Top executives from behemoths like Verizon, Mastercard, Vista Equity Partners and Google announced the formation of the Edison Alliance to expand connectivity globally.
The effort is housed within the World Economic Forum, which meets this week in Davos, Switzerland. The alliance's acronym means "Essential Digital Infrastructure and Services Network," and its goal is to "ensure an unprecedented level of cross-sectoral collaboration between the technology industry and other critical sectors of the economy."
"I've long believed that mobility, broadband and cloud services are the 21st century's infrastructure, but to use them to their greatest impact, we need to galvanize both the private and the public sectors," said Verizon CEO Hans Vestberg in a release. Vestberg is the chairman of the new alliance. "This is a critical moment for leaders across all sectors to join forces and recognize access and affordability to digital services as a top priority for recovery in every country."
The alliance seeks to connect private efforts with public officials worldwide to bring affordable broadband to an estimated 3.6 billion people. "These 'connectivity deserts' hamper access to health, education, and economic inclusion," the alliance argued.
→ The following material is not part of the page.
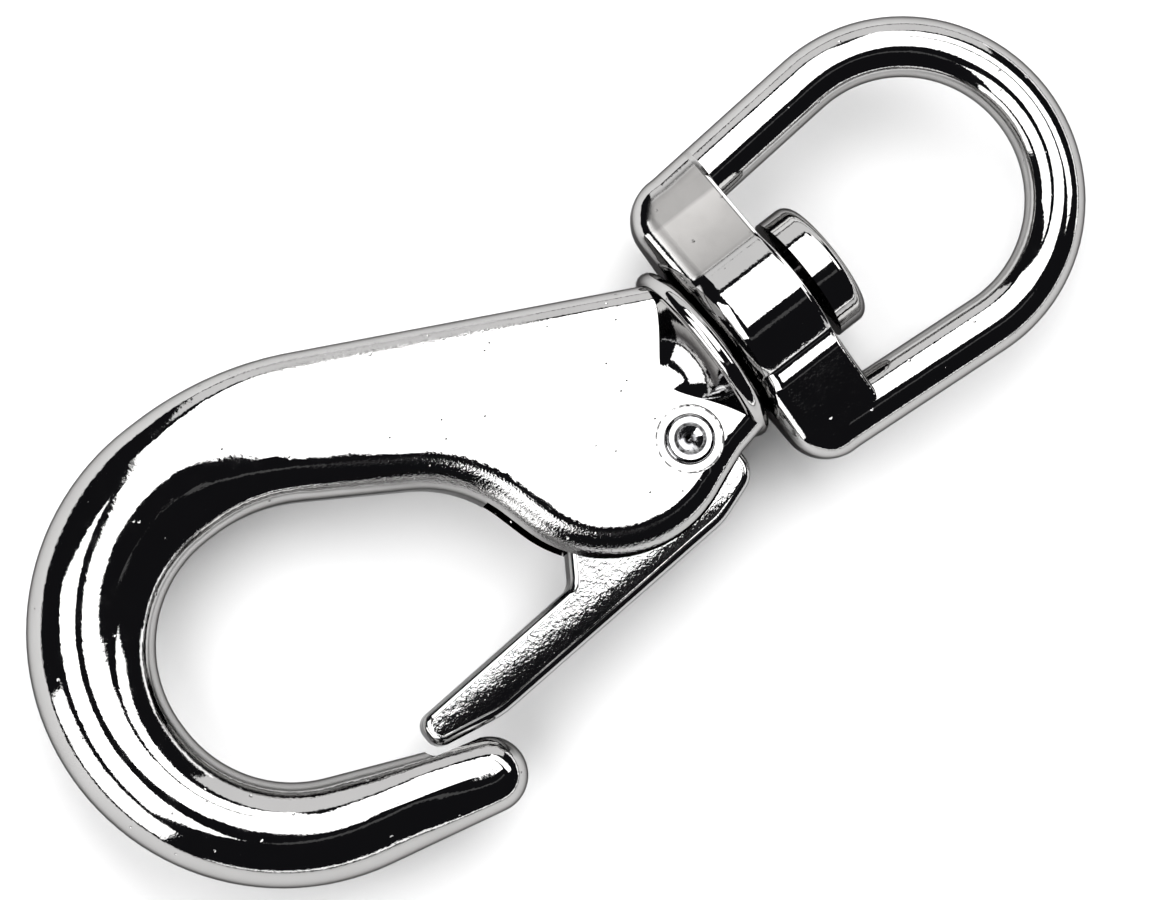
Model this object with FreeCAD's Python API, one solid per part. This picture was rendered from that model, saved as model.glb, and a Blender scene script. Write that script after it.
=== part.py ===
import FreeCAD, Part
import math
import os

# Swivel-eye snap hook, in millimetres.
# +X runs along the swivel axis from the hook to the eye. +Y points to the back of the shank.
# +Z is square to the flat cheeks. The hook is symmetrical about z = 0.
# The origin is on the swivel axis, at the centre of the eye's bow.

Vec = FreeCAD.Vector
ORIGIN = Vec(0, 0, 0)
X_AXIS = Vec(1, 0, 0)
Z_AXIS = Vec(0, 0, 1)
VERTICAL = 1e6
THROUGH = 20.0

# Hook body: a thick plate with rounded edges
BODY_THICKNESS = 10.0
BOWL_EDGE_RADIUS = 4.7
BACK_EDGE_RADIUS = 2.8
LOBE_EDGE_RADIUS = 3.4
NECK_EDGE_RADIUS = 2.2
NOSE_EDGE_RADIUS = 3.5
NECK_X = -24.9
BACK_SLOPE = -0.503
BACK_AT_NECK = 8.15
CROWN_Y = 27.75
CROWN_RADIUS = 34.0
BOWL_LEFT_X = -97.2
BOWL_OUTER_RADIUS = 24.2
BOWL_INNER_LEFT_X = -85.9
BOWL_INNER_RADIUS = 12.5
SHANK_INNER_Y = 14.7
SHOULDER_LINE = (-60.6, 10.05, -0.62)
NOSE_END_X = -62.3
NOSE_END_RADIUS = 3.65
NOSE_UNDER_LINE = (-78.2, -20.1, -0.225)
NOSE_TOP_LINE = (-74.6, -11.4, -0.43)
SEAT_START_X = -69.5
SEAT_START_Y = -14.4
SEAT_SLOPE = -0.27
LOBE_X = -37.2
LOBE_RADIUS = 12.45
LOBE_FRONT_ANGLE = math.radians(-75)
LOBE_UNDER_ANGLE = math.radians(22)

# Gate slot, pivot and rivet
PIVOT_X = -31.7
PIVOT_Y = -5.6
SLOT_WIDTH = 5.4
SLOT_ROOF_Y = 3.4
SLOT_RAMP_ANGLE = math.radians(36)
RIVET_RADIUS = 1.5
RIVET_HEAD_RADIUS = 2.45
RIVET_HEAD_HEIGHT = 0.65
RIVET_HEAD_ROUND = 0.45
RIVET_DIMPLE_RADIUS = 1.25
RIVET_DIMPLE_DEPTH = 1.1
SPOT_FACE_RADIUS = 3.3
SPOT_FACE_DEPTH = 0.35

# Gate
GATE_THICKNESS = 4.8
GATE_BORE_CLEARANCE = 0.06
GATE_BOSS_RADIUS = 3.5
GATE_BOSS_ROOM = 0.4
GATE_POCKET_WIDTH = 2.6
GATE_POCKET_FLOOR_Y = -9.2
GATE_POCKET_END_X = -43.5
GATE_EDGE_RADIUS = 0.9

# Gate spring: a torsion spring wound round the rivet
SPRING_WIRE_RADIUS = 0.3
SPRING_COIL_RADIUS = 2.1
SPRING_LEG_RADIUS = 0.25
SPRING_PITCH = 0.56
SPRING_TURNS = 4
SPRING_ROOF_LEG_RISE = 36.0
SPRING_LEG_END_X = -40.0

# Swivel: flange on the hook, eye and stud
FLANGE_FACE_X = -24.1
FLANGE_BACK_X = -26.0
FLANGE_RADIUS = 9.6
FLANGE_BACK_RADIUS = 8.8
FLARE_START_X = -31.6
FLARE_START_RADIUS = 4.6
FLARE_HOLLOW = 0.55
EYE_HOOK_FACE_X = -23.4
EYE_INNER_FACE_X = -14.3
EYE_BOSS_RADIUS = 7.6
EYE_BOSS_HALF_WIDTH = 5.8
EYE_BOW_RADIUS = 14.6
EYE_ROD_RADIUS = 2.95
EYE_LEG_BASE_Y = 13.2
EYE_END_Y = EYE_LEG_BASE_Y + EYE_ROD_RADIUS
EYE_VALLEY_RADIUS = 2.0
EYE_CORNER_RADIUS = 4.5
EYE_HOOK_EDGE_RADIUS = 2.4
EYE_INNER_EDGE_RADIUS = 0.6
STUD_RADIUS = 3.4
STUD_BORE_CLEARANCE = 0.06
STUD_TAIL_RADIUS = 2.6
STUD_TAIL_X = -28.2
STUD_HEAD_RADIUS = 6.6
STUD_HEAD_START_X = -13.2
STUD_HEAD_END_X = -9.7
STUD_HEAD_EDGE_RADIUS = 1.2


def tangent_outline(corners):
    """A closed wire of straight runs, with an arc of the given radius at each corner (x, y, radius)."""
    count = len(corners)
    stops = []
    for i, (x, y, radius) in enumerate(corners):
        here = Vec(x, y, 0)
        if radius == 0:
            stops.append((here, None, here))
            continue
        before = Vec(corners[i - 1][0], corners[i - 1][1], 0) - here
        after = Vec(corners[(i + 1) % count][0], corners[(i + 1) % count][1], 0) - here
        before.normalize()
        after.normalize()
        half = before.getAngle(after) / 2
        reach = radius / math.tan(half)
        inward = before + after
        inward.normalize()
        middle = here + inward * (radius / math.sin(half) - radius)
        stops.append((here + before * reach, middle, here + after * reach))
    edges = []
    for i, (start, middle, end) in enumerate(stops):
        previous_end = stops[i - 1][2]
        if previous_end.distanceToPoint(start) > 1e-4:
            edges.append(Part.makeLine(previous_end, start))
        if middle is not None:
            edges.append(Part.Arc(start, middle, end).toShape())
    return Part.Wire(Part.__sortEdges__(edges))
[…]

Thus, the alliance includes "partners" from telecom companies like American Tower, Nokia and Ericsson but also financiers such as David Grain of Grain Management and those in the healthcare industry, such as Shobana Kamineni of Apollo Hospitals.
The group is not the first to target the issue, of course, but it certainly leverages the kind of financial firepower and influence that could produce results. The association scheduled meetings throughout 2021. It did not provide any details about the types of technologies it might use to reach its goals; that's noteworthy considering companies like SpaceX and OneWeb have pledged to reach unconnected areas of the world with their burgeoning constellation of low Earth orbit (LEO) satellites.